Dec. 14, 2016 (EIRNS)—The Federal Reserve gave its reaction today to the statements and expectations of a Trump Administration for major new spending on economic infrastructure, and on the military. Regional Fed presidents such as Boston’s Eric Rosengren had already stated in early November, that any such national investment plans would be met by the bank with three interest rate hikes in 2017. Thus the "surprising" announcement by Chair Janet Yellen today—of an immediate quarter-point rise in the discount rate now, to be followed by three more next year—should not have been a surprise. It represented the Fed’s clearly indicated reaction to any move to end six years of budget and credit austerity across the trans-Atlantic region: Try to stop it. The Fed’s new push up on short-term rates will accelerate the rise in long-term rates which has already begun, making any new U.S. Treasury borrowing rapidly more expensive.

To questions after the announcement, Yellen answered obliquely but implied the Fed’s opposition. A new investment program "is clearly not needed to achieve full employment," she said; and "the ratio of debt to GDP must be kept in mind."

At the same time, the Fed’s new economic growth forecasts for the United States, issued today, still see no annual growth over 2% through 2019, and below 2% for most of the next three years. In current fact, U.S. industrial production in November fell by 0.6% from a year earlier, making the 15th consecutive month of such year-to-year drops; production is lower now than in the Fall of 2014.

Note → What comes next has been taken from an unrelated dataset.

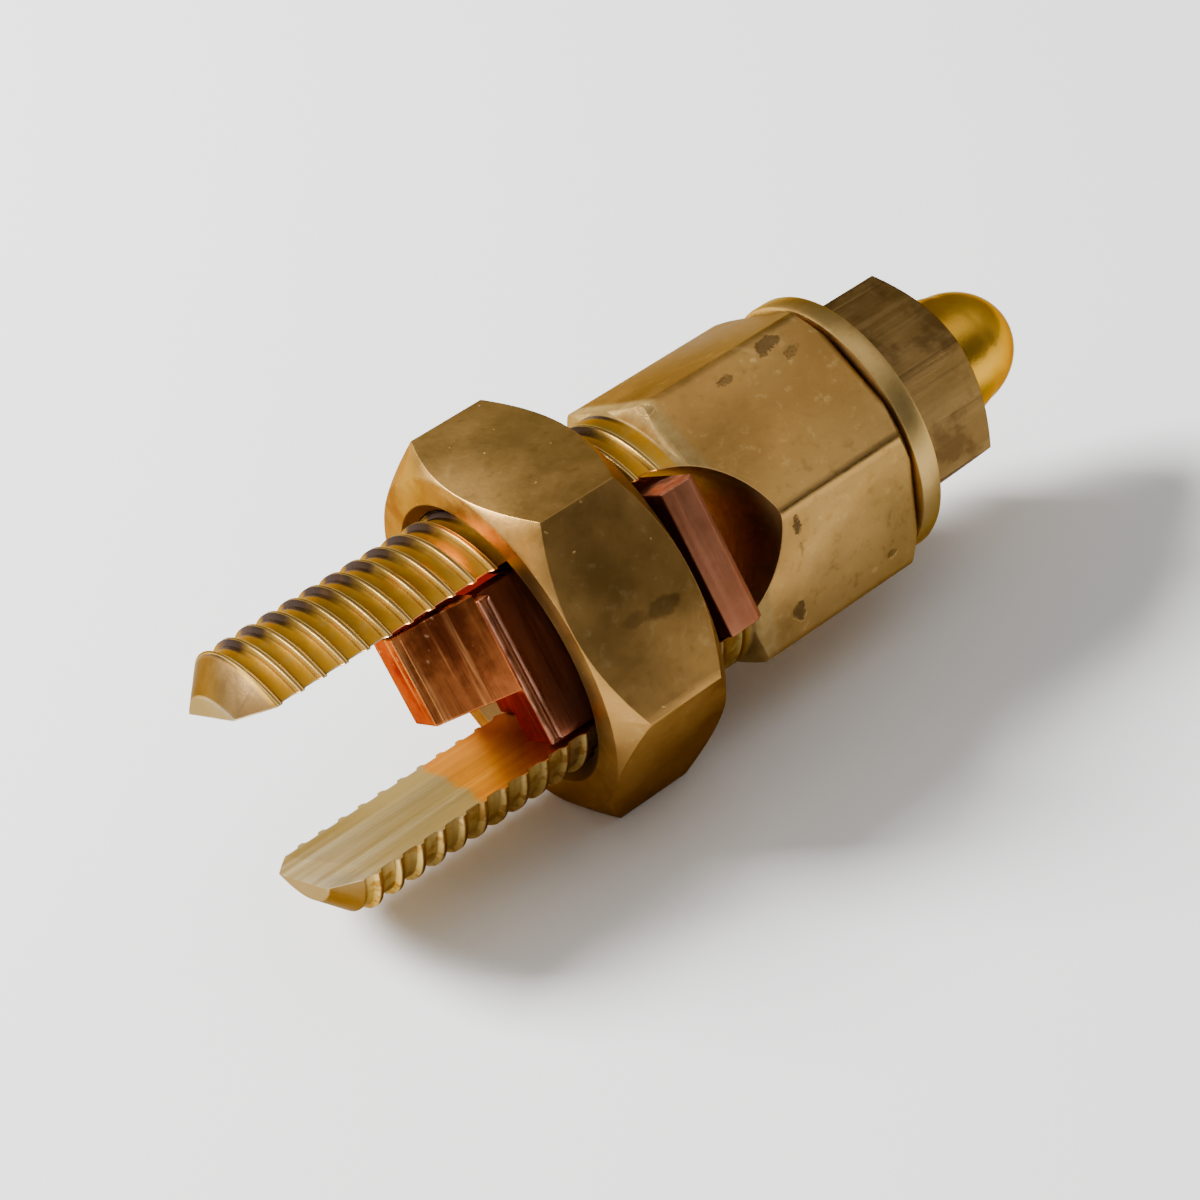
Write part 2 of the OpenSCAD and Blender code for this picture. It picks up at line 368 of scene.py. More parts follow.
def makeBolt(b):
    full = b["bodyAcrossFlats"] / math.sqrt(3)
    body = hexBar("bolt_piece", shoulderX, -shoulderX, b["bodyAcrossFlats"], slotRoll)
    selectEdges(body, lambda c, d: abs(d.x) > 5)
    bpy.ops.mesh.bevel(offset=b["bodyCornerRound"] * mm, segments=4)
    toObject()
    combine(body, turned("shoulders", [
        [shoulderX - 0.02, b["threadRadius"] - 0.03], [shoulderX + b["shoulder"], full], [-b["faceChamfer"], full],
        [0.0, b["faceRadius"]]], 160), "INTERSECT")
    combine(body, turned("legBar", [
        [tipX, b["tipRadius"]], [tipX + b["tipLength"], b["threadRadius"]],
        [shoulderX + b["shoulder"] + 0.5, b["threadRadius"]]]), "UNION")
    clearAll()
    bpy.ops.mesh.primitive_cube_add(size=1, location=((slotFloorX - 25) * mm, 0, 0),
                                    scale=(50 * mm, 60 * mm, b["slotWidth"] * mm))
    slot = newest("slotTool")
    selectEdges(slot, lambda c, d: abs(d.y) > 50 and c.x > slotFloorX - 1)
    bpy.ops.mesh.bevel(offset=(b["slotWidth"] / 2 - 0.002) * mm, segments=28)
    toObject()
    slot.rotation_euler.x = slotRoll
    applyAll(slot)
    combine(body, slot)
    softEdges(body, b["edgeSoftness"])
    lastX = shoulderX - b["threadEnd"] - 0.45 * b["threadPitch"]
    turns = int((lastX - legThreadStart) / b["threadPitch"])
    combine(body, threadGroove("legThread", legThreadStart, turns, b["threadPitch"],
                               grooveLevels(b["threadRadius"], b["threadDepth"], b["threadPitch"], 0.29, 0.42),
                               legThreadTurn, 96))
    # stud, plain end and dome
    dome = [[domeX + 0.12 + (b["domeHeight"] - 0.12) * math.sin(math.radians(a)),
             max(0.03, (b["plainRadius"] - 0.14) * math.cos(math.radians(a)))] for a in range(6, 91, 6)]
    stud = turned("stud", [[-2.0, b["studRadius"]], [domeX - b["plainLength"], b["studRadius"]],
                           [domeX - b["plainLength"] + 0.2, b["plainRadius"]], [domeX, b["plainRadius"]]] + dome, 96)
    turns = int((domeX - b["plainLength"] - b["studThreadStart"]) / b["studPitch"])
    combine(stud, threadGroove("studThread", b["studThreadStart"], turns, b["studPitch"],
                               grooveLevels(b["studRadius"], b["studThreadDepth"], b["studPitch"], 0.13, 0.44), 0, 48))
    combine(body, stud, "UNION")
    smooth(body)
    return body


boltPiece = makeBolt(bolt)
print("bolt made:", len(boltPiece.data.polygons), "faces")

# clamp nut
clampNut = {"chamfer": 1.4, "rimStep": 0.04, "mouth": 0.5, "boreRadius": 7.76, "threadOuter": 8.12,
            "edgeSoftness": 0.1}
nutLow, nutHigh = (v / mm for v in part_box("clamp_nut"))
nutWide = nutHigh.z - nutLow.z


def makeNut(name, low, high, flats, turn, nut, pitch, threadStart, threadTurn):
    chamfer, bore, mouth = nut["chamfer"], nut["boreRadius"], nut["mouth"]
    full = flats / math.sqrt(3) + 0.01
    rim = flats / 2 - nut["rimStep"]
    piece = hexBar(name, low, high - low, flats, turn)
    combine(piece, turned("chamfers", [[low - 0.001, rim], [low + chamfer, full], [high - chamfer, full],
                                       [high + 0.001, rim]], 160), "INTERSECT")
    softEdges(piece, nut["edgeSoftness"], 2, 15)
    combine(piece, turned("bore", [[low - 0.5, bore + mouth + 0.95], [low + mouth + 0.4, bore],
                                   [high - mouth - 0.4, bore], [high + 0.5, bore + mouth + 0.95]], 128))
    turns = int((high - low) / pitch) + 3
    combine(piece, threadGroove("boreThread", threadStart, turns, pitch,
                                grooveLevels(bore, nut["threadOuter"] - bore, pitch, 0.13, 0.39, True), threadTurn))
    smooth(piece)
    return piece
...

Yet, while "forecasting us" into such a continued no-growth future, Chair Yellen and the Fed still wanted to "quietly" enforce budgetary and Federal credit austerity. Zero rates were for the benefit of large banks and large multinational corporations only; not for savers, employees, small businesses, nor governments which try for rapid economic development.

In Europe, rates are still near zero or below. Handelsblatt reported today that the 30 big German corporations in the "DAX Index" have increased their debt/cash-flow ratio by almost 50% since 2008, drastically increased their stockholder dividends and repurchases of their own stock, and their takeovers; increased their "risk appetite," and decreased their capital investments.

A few corporations, like consumer-goods giant Henkel, have even been borrowing at negative rates. So has Finance Minister Schaeuble—as long as he used it to balance the budget only!

One example suffices: Bayer’s just-approved takeover of Monsanto will take 50 billion euros in borrowing by Bayer in late 2017. If at the 1% at which Bayer has been borrowing, the new annual debt service will be €1 billion; if at 5%, it will more than wipe out even Bayer’s record 2015 profit of €4.1 billion.

It was the failure and cancellation of exactly such large leveraged buyouts as this, which was an early- to mid-2007 harbinger of the failure of investment banks and the blowout of the financial system.

As for credit for new infrastructure-building, it will be found only through a Hamiltonian national banking institution.